- WORK INSTRUCTIONS -
Repeat only the lines running from the beginning of the material through the line that contains "second_corbel = 280.0".
== == ==
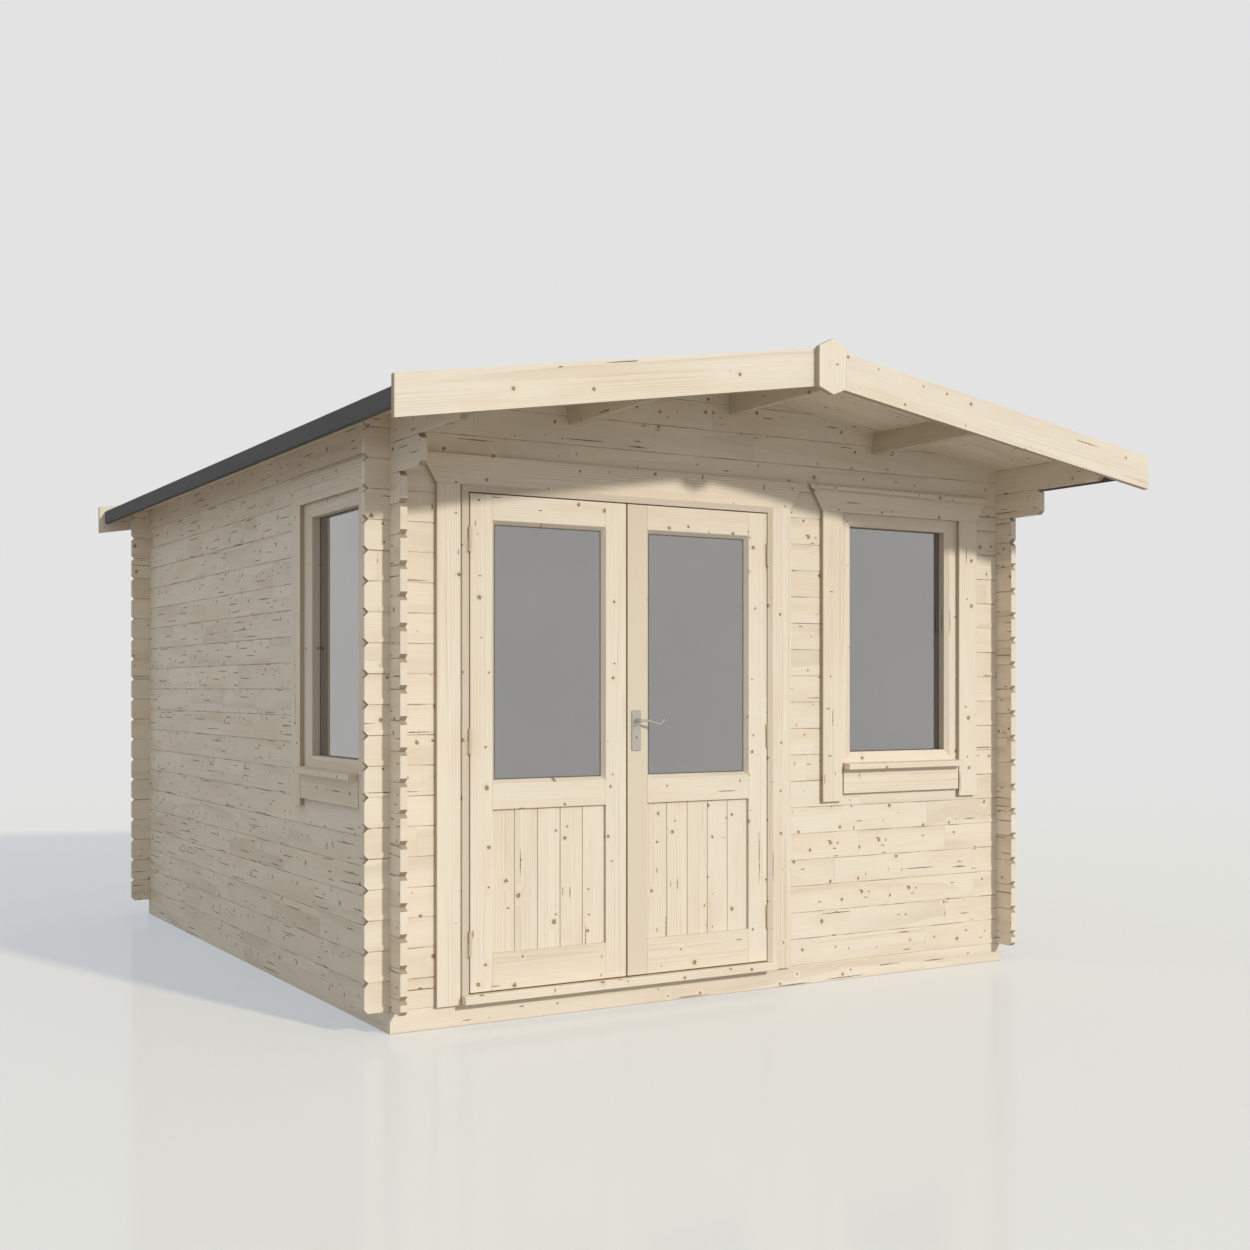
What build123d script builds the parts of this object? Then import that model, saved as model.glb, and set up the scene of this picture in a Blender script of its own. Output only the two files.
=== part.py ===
from build123d import *
import math
import os

# Log cabin with double doors, one window in the front wall and one in the left wall.
# Millimetres, +Z up. X runs along the front wall, Y from front to back.
# The origin is on the ground, in the middle of the roof's outline.

# Logs
log_t = 28.0
log_h = 114.0
base_h = 84.0
edge_bevel = 3.0
end_bevel = 16.0
stub = 100.0
notch_play = 0.3

# Cabin body, measured over the outer faces of the walls
cabin_w = 3076.0
cabin_d = 3610.0
second_corbel = 280.0

# Roof
roof_slope = 0.1584
front_overhang = 630.0
rear_overhang = 100.0
roof_board_t = 22.0
felt_t = 4.0
eave_reach = 218.0
fascia_t = 18.0
fascia_drop = 47.0
purlin_t = 28.0
purlin_h = 94.0
ridge_purlin_h = 108.0
purlin_offset = 784.0
purlin_play = 0.3

# Bargeboards and the finial boards over their peaks
barge_t = 27.0
barge_h = 147.0
barge_rise = 52.5
barge_reach = 252.0
barge_joint = 1.0
finial_t = 27.0
finial_w = 134.0
finial_rise = 29.0
finial_body_h = 156.0
finial_top_point = 34.0
finial_bottom_point = 26.0

# Floor
floor_board_t = 19.0
floor_play = 2.0
bearer_w = 45.0
bearer_count = 8

# Boards that cover the joints round the door and the windows
trim_t = 20.0
header_h = 114.0
header_slant = 72.0
courses_over_header = 1
casing_w = 60.0
casing_t = 17.0
cut_play = 3.0

# Door leaves
door_x = -531.0
leaf_w = 689.0
leaf_t = 42.0
leaf_proud = 27.0
leaf_h = 1900.0
leaf_gap = 5.0
threshold_gap = 6.0
meeting_gap = 7.0
stile_w = 94.0
top_rail_h = 99.0
mid_rail_h = 100.0
panel_h = 550.0
bottom_rail_h = 143.0
bead_w = 14.0
bead_face = 4.0
glass_t = 4.0
panel_t = 15.0
panel_recess = 13.0
panel_tongue = 9.0

# Door frame
jamb_w = 28.0
jamb_depth = 72.0
stop_w = 15.0
stop_joint = 1.0
head_h = 26.0
door_trim_w = 98.0
door_trim_gap = 3.0
sill_nose = 60.0
sill_drip = 6.0
sill_h = 37.0
sill_bevel_y = 12.0
sill_bevel_z = 6.0

# Door hinges
hinge_r = 6.5
hinge_h = 96.0
hinge_face_gap = 1.0
hinge_split = 0.4
hinge_pin_r = 3.5
hinge_pin_play = 0.1
hinge_pin_h = 38.0
hinge_flag_w = 11.0
hinge_flag_t = 2.5
hinge_from_foot = 187.0
hinge_from_head = 175.0

# Door handle
plate_w = 42.0
plate_h = 162.0
plate_corner_r = 4.0
plate_t = 6.0
plate_edge = 1.5
plate_up = 988.0
plate_shift = 8.0
lever_up = 39.0
spindle_r = 4.0
spindle_play = 0.1
spindle_bore_play = 2.0
neck_r = 8.0
neck_h = 42.0
neck_play = 0.3
lever_r = 4.5
lever_rise = 1.0
lever_rise_x = 34.0
lever_dip = 11.0
lever_dip_x = 79.0
scroll_r = 21.0
scroll_turn = 92.0
keyhole_r = 3.5
keyhole_slot_w = 3.0
keyhole_slot_h = 9.0
keyhole_drop = 66.0

# Windows, both the same, stated from the daylight opening outwards
daylight_w = 553.0
daylight_h = 1000.0
frame_flat = 45.0
frame_bevel_w = 20.0
frame_bevel_d = 12.0
frame_lap = 8.0
frame_depth = 70.0
frame_glass_d = 47.0
glass_slot = 8.0
glass_play = 1.0
window_trim_w = 108.0
window_trim_tail = 33.0
window_head_show = 55.0
window_foot_show = 46.0
window_sill_play = 7.0
window_sill_reach = 60.0
window_sill_h = 28.0
window_sill_fall = 3.0
apron_h = 107.0
apron_play = 5.5
front_window_x = 919.0
side_window_from_front = 610.0

# Heights, worked up from the base course
sill_top_z = base_h + sill_h
leaf_bottom_z = sill_top_z + threshold_gap
leaf_top_z = leaf_bottom_z + leaf_h
panel_z0 = leaf_bottom_z + bottom_rail_h
mid_rail_z = panel_z0 + panel_h
glass_z0 = mid_rail_z + mid_rail_h
glass_z1 = leaf_top_z - top_rail_h
plate_z = leaf_bottom_z + plate_up
lever_z = plate_z + lever_up
head_z = leaf_top_z + leaf_gap
header_z = head_z + head_h
header_top_z = header_z + header_h
daylight_z = header_z - window_head_show - daylight_h
window_sill_z = daylight_z - window_foot_show - window_sill_h
window_trim_z = window_sill_z - apron_h - window_trim_tail
first_side_z = base_h + log_h / 2
side_courses = math.ceil((header_top_z - first_side_z) / log_h) + courses_over_header
wall_top_z = first_side_z + side_courses * log_h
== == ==
- ANSWER TO THIS EXERCISE -
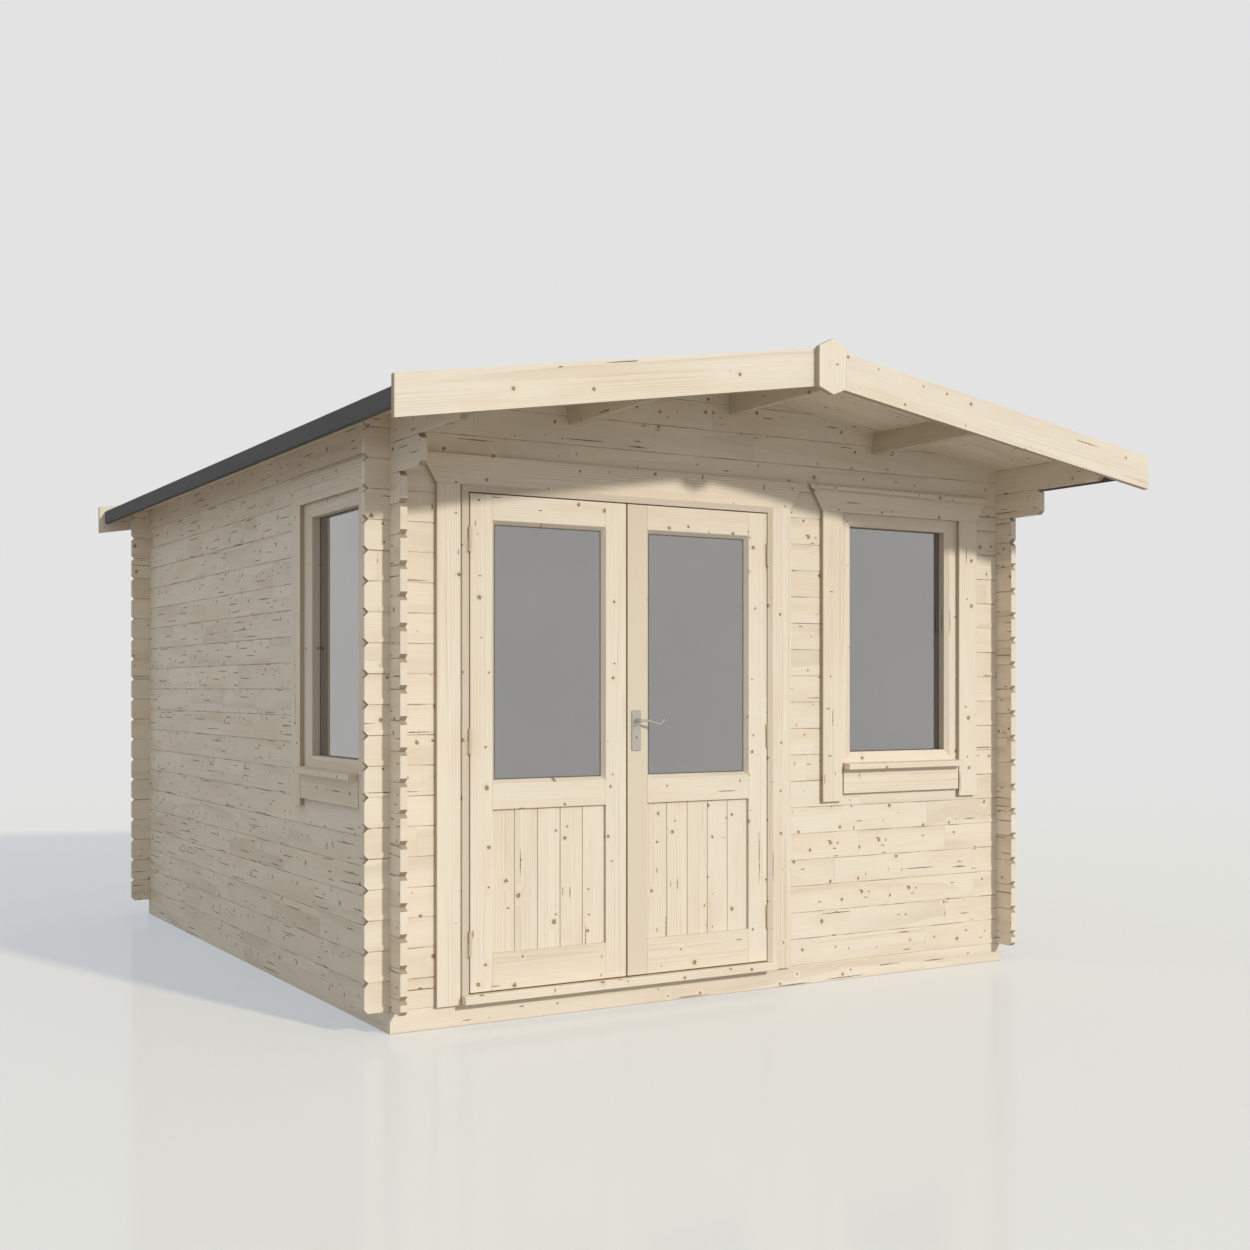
What build123d script builds the parts of this object? Then import that model, saved as model.glb, and set up the scene of this picture in a Blender script of its own. Output only the two files.
=== part.py ===
from build123d import *
import math
import os

# Log cabin with double doors, one window in the front wall and one in the left wall.
# Millimetres, +Z up. X runs along the front wall, Y from front to back.
# The origin is on the ground, in the middle of the roof's outline.

# Logs
log_t = 28.0
log_h = 114.0
base_h = 84.0
edge_bevel = 3.0
end_bevel = 16.0
stub = 100.0
notch_play = 0.3

# Cabin body, measured over the outer faces of the walls
cabin_w = 3076.0
cabin_d = 3610.0
second_corbel = 280.0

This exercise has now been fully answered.